O gás hidrogênio iluminado pelo quasar emite luz ultravioleta conhecida como radiação Lyman alfa. A distância do quasar é tão grande, cerca de 10 bilhões de anos-luz, que a luz emitida é "esticada" pela expansão do Universo a partir de um comprimento de onda ultravioleta invisível para um tom de violeta visível no momento em que chega ao telescópio Keck.
Sabendo a distância do quasar, os pesquisadores calcularam o comprimento de onda da radiação Lyman alfa daquela distância, com base na mudança de frequência doppler, e construiram um filtro especial para o espectrômetro Lris do telescópio para obter uma imagem deste comprimento de onda.
Um quasar é um tipo de núcleo galáctico ativo que emite intensa radiação alimentada por um buraco negro supermassivo no centro da galáxia.
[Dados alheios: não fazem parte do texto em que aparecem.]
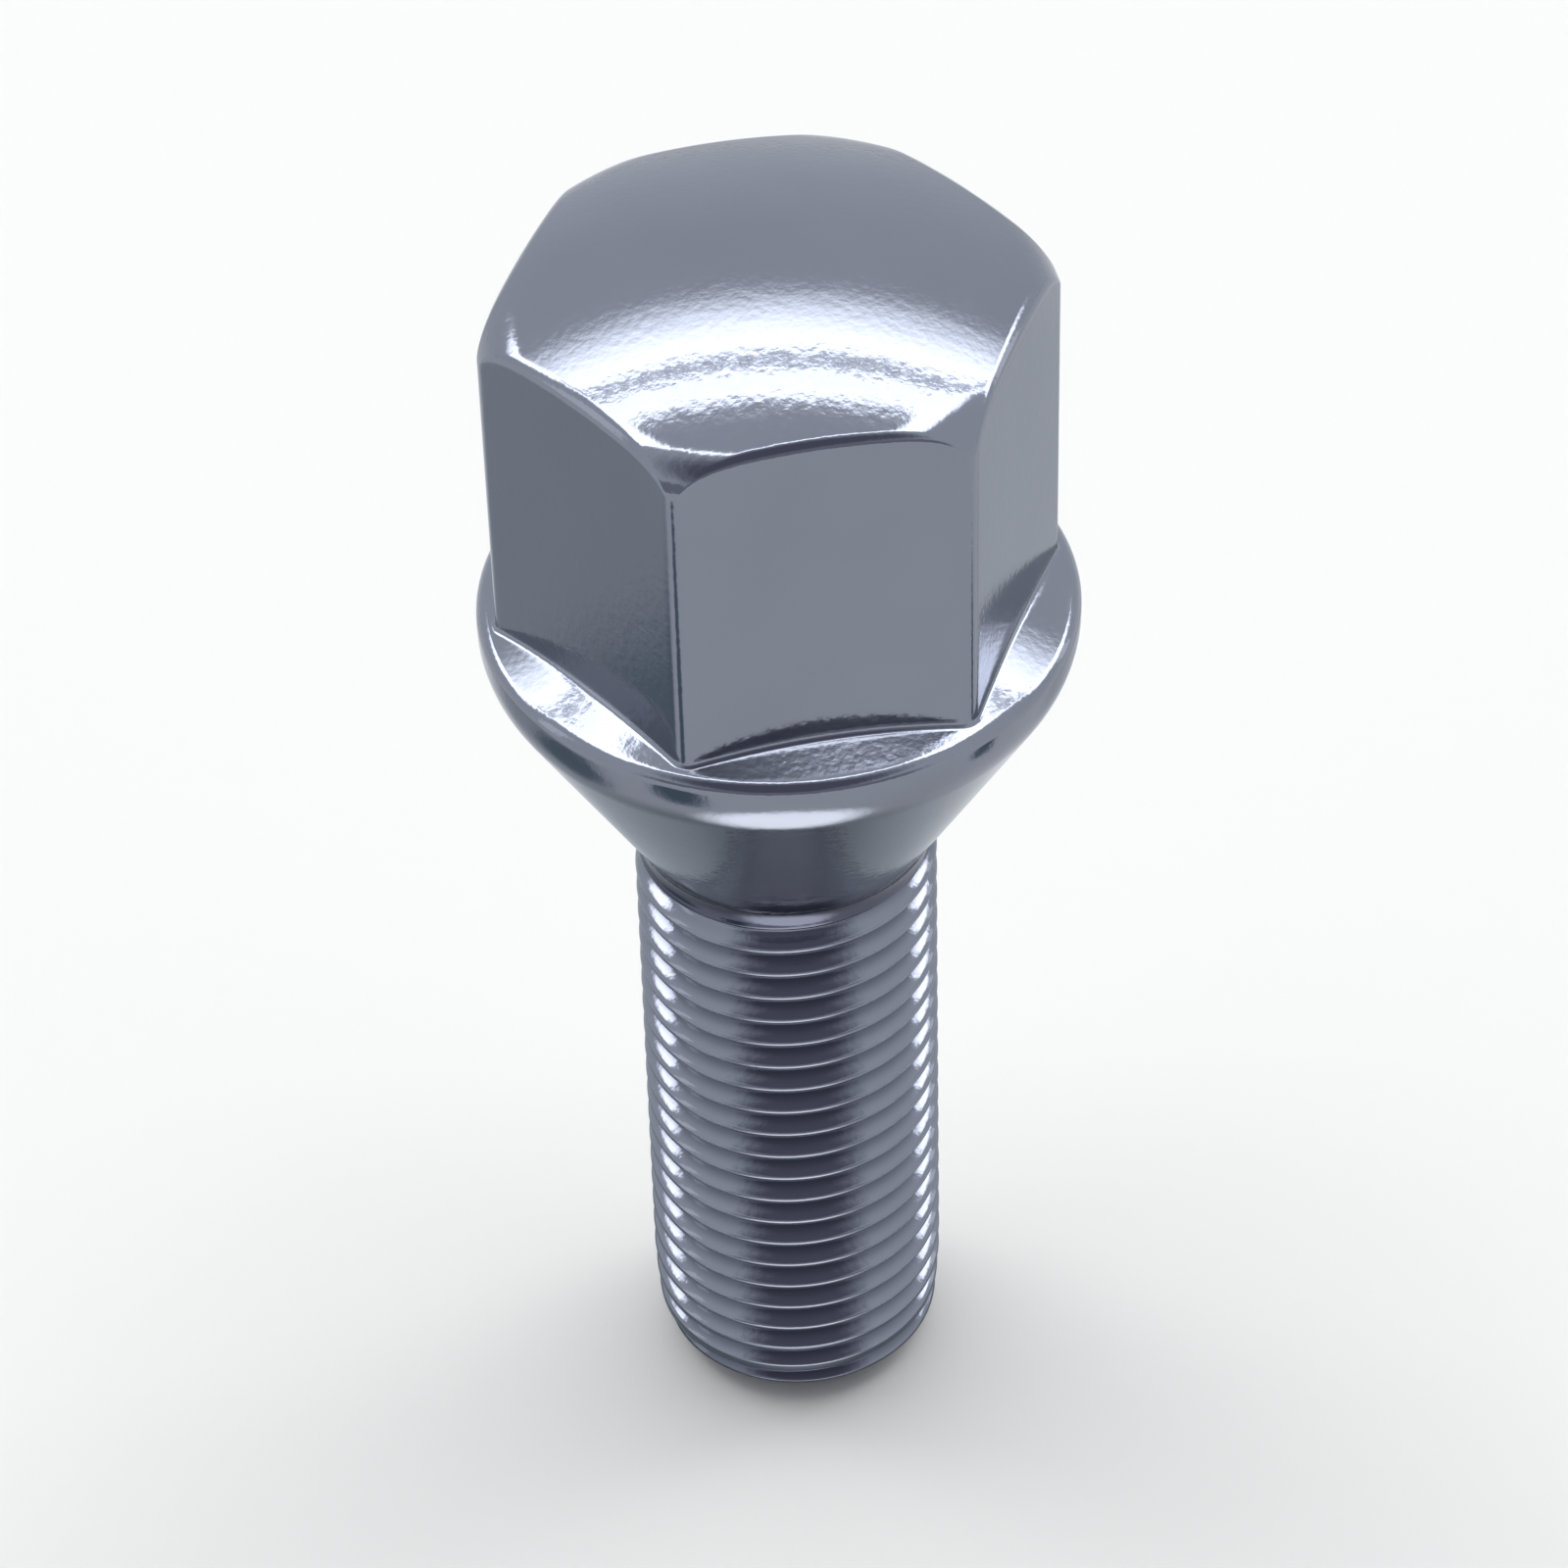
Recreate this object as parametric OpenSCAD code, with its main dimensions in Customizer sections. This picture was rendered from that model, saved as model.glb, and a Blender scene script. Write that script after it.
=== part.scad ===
/* [Shank] */
// Major diameter of the thread
thread_d = 12; // [10:0.5:14]
// Pitch of the thread, which sets the length of its run-out
thread_pitch = 1.25; // [1:0.25:2]
// Length from the end face to where the seat reaches the thread's diameter
shank_len = 28; // [20:0.5:60]
// Diameter of the flat end face
point_d = 9.2; // [8.4:0.1:9.8]
// Angle of the chamfer on the point, measured from the axis
point_angle = 45; // [30:5:60]
// Plain length of the neck, between the run-out of the thread and the seat's fillet
neck_len = 0.3; // [0.2:0.1:5]
// How much less the neck's radius is than the thread's
neck_cut = 0.25; // [0.1:0.05:0.5]

/* [Seat] */
// Included angle of the conical seat
seat_angle = 60; // [50:1:90]
// Radius of the hollow fillet between neck and seat
neck_fillet = 1.5; // [0.5:0.1:3]
// Largest diameter of the collar above the seat
collar_d = 23; // [22.5:0.1:30]
// Height of the collar, from the top of the cone to its rim
collar_h = 1.8; // [1.5:0.1:5]
// Radius that rounds the seat into the collar's side
seat_round = 3; // [0.5:0.1:3]
// Radius that rounds the collar's side into the ledge
ledge_round = 0.6; // [0.2:0.1:0.8]
// Slope of the ledge, down from the hexagon to the rim
ledge_slope = 20; // [0:1:30]

/* [Head] */
// Width of the hexagon across its flats
hex_af = 19; // [16:0.5:20]
// Height of the head from the collar's rim to the top of the crown
head_h = 15.9; // [8:0.1:20]
// Radius of the domed crown
crown_r = 26; // [20:0.5:60]
// Radius that rounds the crown down to the corners of the hexagon
shoulder_r = 1.2; // [0.5:0.1:4]
// Radius on the six upright edges of the hexagon
edge_round = 0.8; // [0.1:0.1:1.5]

/* [Hidden] */
$fn = 128;
ARC_STEPS = 6;
// Turns over which the thread fades into the neck
RUNOUT_TURNS = 2;
// How far the rounded shoulder stands clear of the hexagon's corners at its foot
SHOULDER_CLEAR = 0.05;
// Least upright side that the collar keeps between its two roundings
SIDE_MIN = 0.1;
// How far one form runs into the next, so that they make one solid
SINK = 1;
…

Em uma pesquisa anterior de quasares distantes usando a mesma técnica para procurar gás brilhante, Cantalupo e outros detectaram "galáxias escuras", os nós mais densos de gás na rede cósmica. Estas galáxias escuras são provavelmente muito pequenas ou muito jovens para ter estrelas formadas.
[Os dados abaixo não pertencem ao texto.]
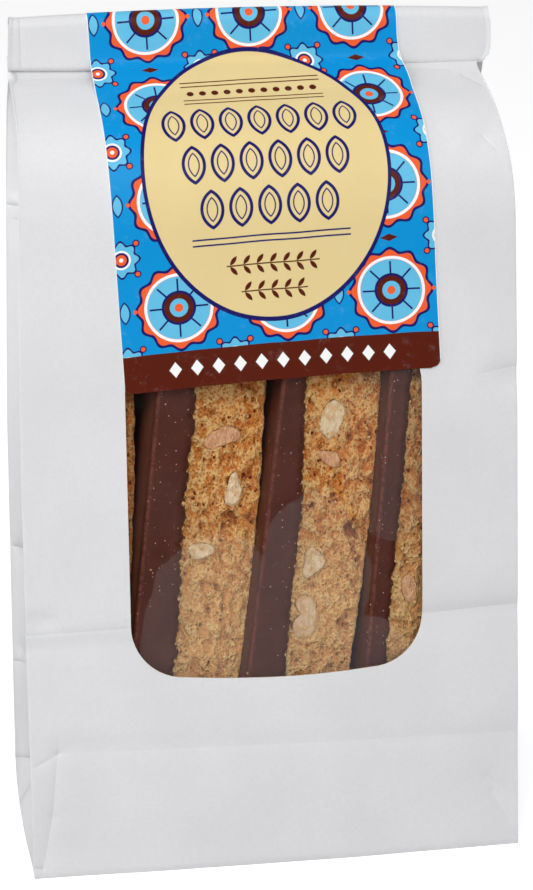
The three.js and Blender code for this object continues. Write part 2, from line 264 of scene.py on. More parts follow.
def bow(x, z):
    """How far the front and the back panel belly out."""
    across = 1 - np.minimum(1, (x / 60) ** 2)
    up = 0.8 + 0.2 * step01(z / 50)
    return PANEL_BOW * across * up * (1 - step01((z - 160) / 28))


def skew(x, z):
    """The base stands further forward at its left end."""
    return BASE_SKEW * (0.5 - x / 122) * (1 - step01(z / 70))


def band_rise(x, z=200.0):
    """How far the rolled top arches up in the middle of the bag. Its lower edge sags a little."""
    arch = FLAP_RISE * (1 - ((x - 6) / 62) ** 2)
    return arch * (1.4 * step01((z - 191.5) / 8) - 0.4)


def roll_path(s):
    """Centre line of the flat tube past the neck: y, z, and its outer side's direction in y and z."""
    legs = walked(s - NECK, ROLL_LEGS)
    over, under = legs[1] / TOP_RADIUS, legs[3] / LOW_RADIUS
    rise = step01(legs[0] / 5)
    centre = float(station(1, NECK) + station(2, NECK)) / 2
    y = centre + (BAND_BACK - centre) * rise
    y = y - TOP_RADIUS * (1 - np.cos(over)) + LOW_RADIUS * (1 - np.cos(under))
    z = NECK + legs[0] + TOP_RADIUS * np.sin(over) - legs[2] - LOW_RADIUS * np.sin(under) + legs[4]
    turn = over + under
    return y, z, np.cos(turn), np.sin(turn)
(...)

"As galáxias escuras são peças muito mais densas e menores da teia cósmica. Nesta nova imagem, vemos também galáxias escuras, além da nebulosa muito mais difusa e prolongada. Parte desse gás vai ser absorvidos pelas galáxias, mas a maior parte dele permanecerá difuso e nunca formarão estrelas", disse Cantalupo.
Os pesquisadores estimaram a quantidade de gás na nebulosa de ser pelo menos dez vezes mais do que o esperado a partir dos resultados de simulações de computador. "Achamos que pode haver mais gás contido em pequenos grupos densos dentro da teia cósmica do que é visto em nossos modelos. Estas observações estão desafiando nossa compreensão de gás intergaláctico e nos dando um novo laboratório para testar e refinar nossos modelos", disse Cantalupo.
Além de Cantalupo e Prochaska, os co-autores da pesquisa incluem Piero Madau, professor de astronomia e astrofísica da Universidade da Califórnia Santa Cruz, e Fabrizio Arrigoni-Battaia e Joseph Hennawi do Instituto Max Planck de Astronomia em Heidelberg, na Alemanha.